Most of the returnees are Christian families who were waiting for the end of the crisis in Homs to return to their Christian quarter in Old Homs, namely to the districts of Bustan al-Diwan and Hamidiyeh, which are hugging other mixed neighborhoods in the old city.
A year has passed, and the buildings are still shattered and pockmarked. Some buildings’ floors are still pancaked on one another. The new spectacle, however, is the electricity and construction workers, fixing the electricity and rebuild some of the reparable homes.
Amid destruction, the white and colored laundry hanging on clothesline on some porches and balconies give the onlooker a sign that the house is inhabited.
“I have returned home since the city was liberated from the rebels. Debris and rubble as well as barriers, which were made of pieces of refrigerators and washing machines, were everywhere,” Emad Husni, a school teacher in old Homs quarter, told Xinhua.
He said the civilians, and the local committees and municipality exerted efforts to clean the streets.
“Life is gradually returning to those shattered neighborhoods. Thank God, now we have electricity and water as well as phone lines and internet and all of the services that we want,” he added.
Around 1,200 families returned to the districts of Old Homs, including 500 Christian families which returned to Bustan al-Diwan and Hamidiyeh.
People there say the church has played the main role in rebuilding the homes of the Christians who couldn’t afford the reconstruction process and haven’t received any compensation from the government.
“I’m from the National Anglican sect and the church has fixed and renovated my house to the best way possible and I have returned home,” Ali Salim, a Syrian Christian from old Homs, told Xinhua.
Salim said he had felt the displacement when he was outside his house in the Hamidiyeh district even though he was staying at another house he owns in the predominantly-Christian town of Wadi al-Nadara in the countryside of Homs.
“This is my neighborhood and this is my country. I had stayed outside this neighborhood for three years and I felt as a stranger and as a displaced person even though I have another house outside Homs.”
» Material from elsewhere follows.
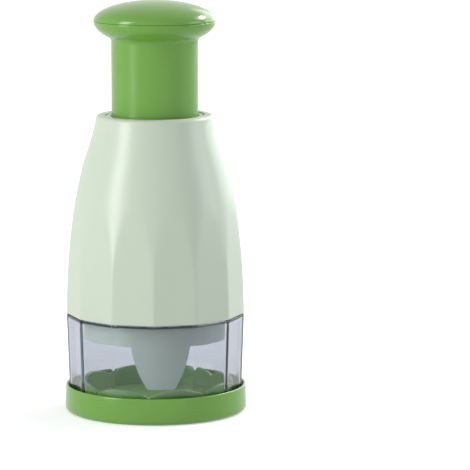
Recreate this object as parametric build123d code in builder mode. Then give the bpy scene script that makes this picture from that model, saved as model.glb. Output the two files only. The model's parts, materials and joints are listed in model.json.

Ghassan Bitar, another Syrian Christian, said the situation in Old Homs was “ugly,” recounting how the church helped in changing the spectacle by fixing over 250 homes.
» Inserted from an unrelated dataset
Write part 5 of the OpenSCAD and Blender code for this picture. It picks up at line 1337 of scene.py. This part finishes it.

“In fact, the situation here was so ugly but now the good thing is the role the church has played in restoring a spirit to these shattered lanes. People have started returning to their homes and around 250 apartments were fixed and renewed. Houses were fully renovated. Electricity was restored and sanitation was fixed. Now, a school is being renovated as well,” he recounted.
Cheerful street paintings have started mushrooming in the old city, lending the destruction scenes a light of hope, as some of them read: “Make peace not war” and “Welcome to old Homs.”
Still, the upbeat mode of the Christian in Homs didn’t stop the threats of the ultra-radical groups, which were once a party behind the destruction of their houses, from haunting them down, even though in other places.
This week, the Islamic State (IS) militants have snatched dozens of Syrian Christians, including women and children, in the town of Qaryateyn in the south eastern countryside of Homs.
Dozens of Christians were among 230 civilians, including 19 children, the IS captured in Qaryateyn, said the Syrian Observatory for Human Rights.
It said the kidnapping of the Christians were according to a list of names the IS militants had. A copy of the list were posted online with the names of the snatched Christians handwritten in red.
Other activists placed the number of the abducted Christians at 60, who are part of 100 families from the Syriac Christians in the town.
The IS militants stormed the town last Wednesday after carrying out several suicide car bombings at the outskirts of the town.
Syria’s Christians, who take up about 10 percent in the country’s Sunni-majority population, have suffered from the expansion of the ultra-radical groups in different part of the Syria.
The Christians showed support to the embattled President Bashar al-Assad whose administration has boasted itself as a defender of the minority groups in Syria, which consists of a remarkable melange of sects and beliefs.
Christians in Syria were quite well off and some even hold senior positions in the government. This might be one of the causes that have raised their concern over a possible government change.
It’s common in Syria to see a mosque adjacent to a church not only in Christian neighborhoods but in every part of the country.
Damascus still contains a considerable proportion of Christians, with churches all over the city but particularly in the district of Bab Touma.
Masses are held every Sunday and civil servants are given Sunday mornings off to allow them to attend churches, even though Sunday is a working day in Syria.
In late 2013, Gregory III Laham, Patriarch of the Church of Antioch and all East, told Xinhua that Syria’s long-term crisis displaced more than 450,000 Christian Syrians and killed more than 1,000 of them.